Что не устраивало чиновников
Сценическая метафора
Совершенно определенно не нравилось то, что и создавало особенный почерк Таганки, а именно яркие сценические метафоры, которые многократно усиливали заложенные в спектакле смыслы. Так, в спектакле «Деревянные кони» раздражение у чиновников вызвали бороны в сцене раскулачивания, они были составлены так, что напоминали тюремную решетку.
О том, как возник этот сценический образ, вспоминал художник театра Давид Боровский:
«…как-то, гуляя по деревне, я натолкнулся на брошенную борону. Она, как водится, ржавая, забытая, увязла в земле. Орудие крестьянского труда. Я все-таки, так сказать, конструктивист, я обомлел, увидев, сколь мощной выразительной силой она обладает: из нее исходил могучий и такой многогранный смысл. Я приподнял борону, и ее острия устремились на меня. Они были как средневековые пики, как инквизиторские орудия пыток. Жуть. Мгновенно в голове возникла вся история ареста из „Пелагеи“, которую рассказывает Василиса. И такими многозначными представились эти бороны: в них и труд, и способность превратиться в оружие и так далее, и так далее. Понадобилось несколько минут, чтобы додумать остальное. Меня тут же потянуло домой. Это была счастливая находка в буквальном смысле слова: нашел в земле. Потом за две бутылки водки мы свезли необходимое для спектакля количество борон из подмосковного колхоза.
К
Давид Боровский
«Нужно, может быть, поискать другое решение, чтобы не было игры с решетками, — замечала М. А. Светланова на обсуждении спектакля 8 апреля 1974 г. — Понятно, что символ труда, основа труда — эта борона становится для Оники Ивановича вроде бы решеткой, и, тем не менее, это слишком сильный образ, который едва ли выдерживает ту нагрузку, которая предложена по силе обобщения»[646].
«Деревянные кони». Пелагея — 3. Славина, Павел — И. Бортник
На это замечание Федор Абрамов отвечал:
«Да, образ тюрьмы — борона. ‹…› …да, на время она превращается в решетку, но …люди исправляют это, …и начинается снова жизнь… Что же вас пугает, что же вас коробит? Ничего решительно нет, ни на йоту мы не отступаем от правды жизни, ни на йоту мы не отступаем от решений партии по вопросам сельского хозяйства».
Вопрос о бороне подытожил Покаржевский. Он довольно откровенно объяснил, почему эту метафору надо убрать — она слишком сильна:
«Что касается этой бороны, которая затем становится решеткой, — хотите или не хотите, я после этого на бороны смотрю не как на бороны, а как на решетки. Удивительная вещь искусство! Оно способно так обобщать явление, что никуда не денешься. Один раз лучше показать, чем двадцать раз сказать.

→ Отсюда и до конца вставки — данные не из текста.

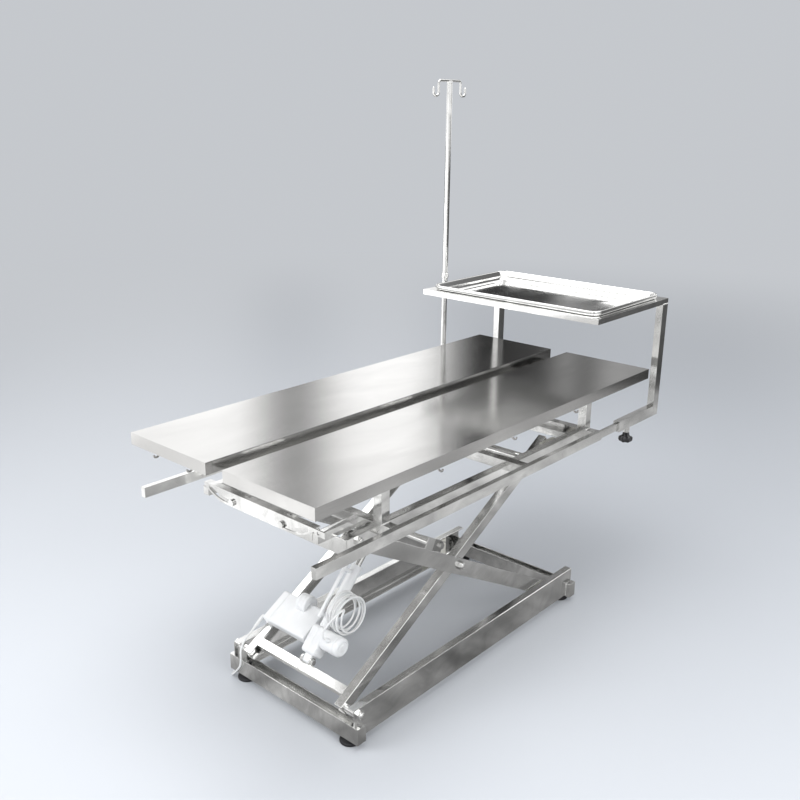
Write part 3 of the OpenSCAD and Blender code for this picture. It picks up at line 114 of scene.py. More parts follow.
class DissectionTableSettings(bpy.types.PropertyGroup):
    """Sizes and colours that a user would change."""

    steel_colour: FloatVectorProperty(
        name="Tabletop steel", description="Colour of the brushed panels", subtype="COLOR", size=3,
        min=0, max=1, default=(0.67, 0.665, 0.655))
    frame_colour: FloatVectorProperty(
        name="Frame steel", description="Colour of the polished tubes and channels", subtype="COLOR",
        size=3, min=0, max=1, default=(0.90, 0.90, 0.89))
    bright_colour: FloatVectorProperty(
        name="Bright steel", description="Colour of the bolts, nuts and lugs", subtype="COLOR", size=3,
        min=0, max=1, default=(0.86, 0.86, 0.85))
    shell_colour: FloatVectorProperty(
        name="White plastic", description="Colour of the actuator and the control box", subtype="COLOR",
        size=3, min=0, max=1, default=(0.93, 0.935, 0.935))
    cable_colour: FloatVectorProperty(
        name="Cable", description="Colour of the cable sheath", subtype="COLOR", size=3,
        min=0, max=1, default=(0.90, 0.90, 0.89))
    nylon_colour: FloatVectorProperty(
        name="Nylon", description="Colour of the slider blocks", subtype="COLOR", size=3,
        min=0, max=1, default=(0.80, 0.78, 0.71))
    black_colour: FloatVectorProperty(
        name="Black parts", description="Colour of the knobs, feet and struts", subtype="COLOR", size=3,
        min=0, max=1, default=(0.022, 0.022, 0.024))
    floor_colour: FloatVectorProperty(
        name="Floor", description="Colour of the studio floor and backdrop", subtype="COLOR", size=3,
        min=0, max=1, default=(0.56, 0.58, 0.61))
    top_roughness: FloatProperty(
        name="Top roughness", description="Roughness of the brushed panels", min=0, max=1, default=0.10)
    frame_roughness: FloatProperty(
        name="Frame roughness", description="Roughness of the polished tubes", min=0, max=1, default=0.09)
    fold_radius: FloatProperty(
        name="Fold radius", description="Outer radius of a sheet's folded edge", unit="LENGTH",
        min=0.0005, max=0.006, default=0.0032)
    tube_radius: FloatProperty(
        name="Tube corner radius", description="Outer corner radius of the square tubes", unit="LENGTH",
        min=0.0005, max=0.005, default=0.0014)
    turned_edge: FloatProperty(
        name="Turned edge", description="Edge break of the bolts, lugs and pins", unit="LENGTH",
        min=0.0001, max=0.002, default=0.0005)
    cable_diameter: FloatProperty(
        name="Cable diameter", description="Diameter of the mains lead and the motor cable",
        unit="LENGTH", min=0.0035, max=0.006, default=0.005)


def settings():
    """The scene's own table settings."""
    return bpy.context.scene.dissection_table


# Meshes

MATERIALS = {}


def smoothed(mesh):
    """Shades all faces of a mesh smooth."""
    mesh.polygons.foreach_set("use_smooth", np.full(len(mesh.polygons), True))


def finished(name, mesh, body, slot, replaced=(), finish=None):
    """Links a mesh as a piece on its body, in its slot's material or in another finish."""
    piece = bpy.data.objects.new(name, mesh)
    bpy.context.scene.collection.objects.link(piece)
    smoothed(mesh)
    mesh.materials.clear()
    mesh.materials.append(MATERIALS[finish or slot])
    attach(piece, body)
    if replaced:
        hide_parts(*replaced)
    return piece


def body_of_node(node):
    """The body that holds a node."""
    for body, nodes in frame["record"]["behaviour"]["bodies"].items():
        if node in nodes:
            return body
    raise ValueError("no body holds " + node)


def slot_of_node(node):
    """The record's material slot of a node."""
    for part in frame["record"]["subparts"]:
        if part["node"] == node:
            return part["material_slot"]
    raise ValueError("no slot for " + node)


# Rounded edges: corners within MERGE_REACH become one, faces that meet within FLAT_ANGLE become one,
# and edges over SOFT_ANGLE are rounded. Beside a narrow face the radius shrinks to NARROW_SHARE of
# the face's width, down to LEAST_SHARE of itself.
MERGE_REACH = 2e-6
FLAT_ANGLE = radians(0.6)
SOFT_ANGLE = radians(35)
NARROW_SHARE = 0.4
LEAST_SHARE = 0.1
SOFT_SEGMENTS = 2
FLAT_WEIGHT = 80


def softened(node, radius):
    """Replaces a node by a copy of its solid that has whole flat faces and rounded edges."""
    form = bmesh.new()
    form.from_mesh(frame["nodes"][node].data)
    bmesh.ops.remove_doubles(form, verts=form.verts, dist=MERGE_REACH)
    bmesh.ops.dissolve_limit(form, angle_limit=FLAT_ANGLE, verts=form.verts, edges=form.edges)
    share = form.edges.layers.float.new("bevel_weight_edge")
    widths = {}
    for face in form.faces:
        widths[face] = face.calc_area() / max(edge.calc_length() for edge in face.edges)
    for edge in form.edges:
        if len(edge.link_faces) == 2 and edge.calc_face_angle(0) > SOFT_ANGLE:
            room = min(widths[face] for face in edge.link_faces)
            edge[share] = min(1, max(LEAST_SHARE, room / radius * NARROW_SHARE))
    mesh = bpy.data.meshes.new(node + "_form")
    form.to_mesh(mesh)
    form.free()
    if "custom_normal" in mesh.attributes:
        mesh.attributes.remove(mesh.attributes["custom_normal"])
    piece = finished(node + "_form", mesh, body_of_node(node), slot_of_node(node), [node])
    bevel = piece.modifiers.new("Rounded edges", "BEVEL")
    bevel.width = radius
    bevel.segments = SOFT_SEGMENTS
    bevel.limit_method = "WEIGHT"
    bevel.miter_outer = "MITER_ARC"
    weights = piece.modifiers.new("Flat faces stay flat", "WEIGHTED_NORMAL")
    weights.weight = FLAT_WEIGHT


# Points on a corner's quarter turn, round a bar, round a hexagon, round a sleeve and on an eased corner
CORNER_STEPS = 9
ROUND_STEPS = 72
HEX_STEPS = 6
SLEEVE_STEPS = 24
EASE_STEPS = 5
# Least radius of a corner, and the share of a side that an eased corner may take up
LEAST_CORNER = 1e-5
EASE_SHARE = 0.45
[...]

А здесь образное явление настолько эмоционально сильно, что оно является кульминацией. Поэтому просьба обратить внимание на эту часть. Никто, конечно, не протестует, чтоб были ярко показаны классовая борьба, вопросы коллективизации, но, видимо, не это основная часть в этой „Василисе Милентьевне“[647].
…представители и Министерства культуры СССР, и Министерства культуры РСФСР, и Главного управления, — все сошлись, не сговариваясь, на этом замечании. ‹…› Подумайте, чтоб борона не становилась тюрьмой».
Осовременивание
Но, прежде всего, чиновники боялись осовременивания — вдруг происходящее на сцене отдаленно напомнит зрителю сегодняшний день, и в «прекрасном советском настоящем» обнаружатся те же проблемы, что и пятьдесят, а то и сто лет назад.
После прогона «Послушайте!» чиновники, недовольные тем, что Маяковский изображен одиноким и не понятым «народом» (выражение цензоров), критиковали театр за то, что первый поэт эпохи оказывается в конфронтации с бюрократией. Чиновники, показанные на сцене, как и чиновники, пришедшие смотреть спектакль, не принимали творчество художника — параллель была очевидна, а значит, эту линию нужно было убрать.
«А. А. Антокольский[648]. …кроме представителей государственного аппарата (вы их называете чиновниками), в спектакле других представителей нет. Я понимаю, что вы воюете с мещанами.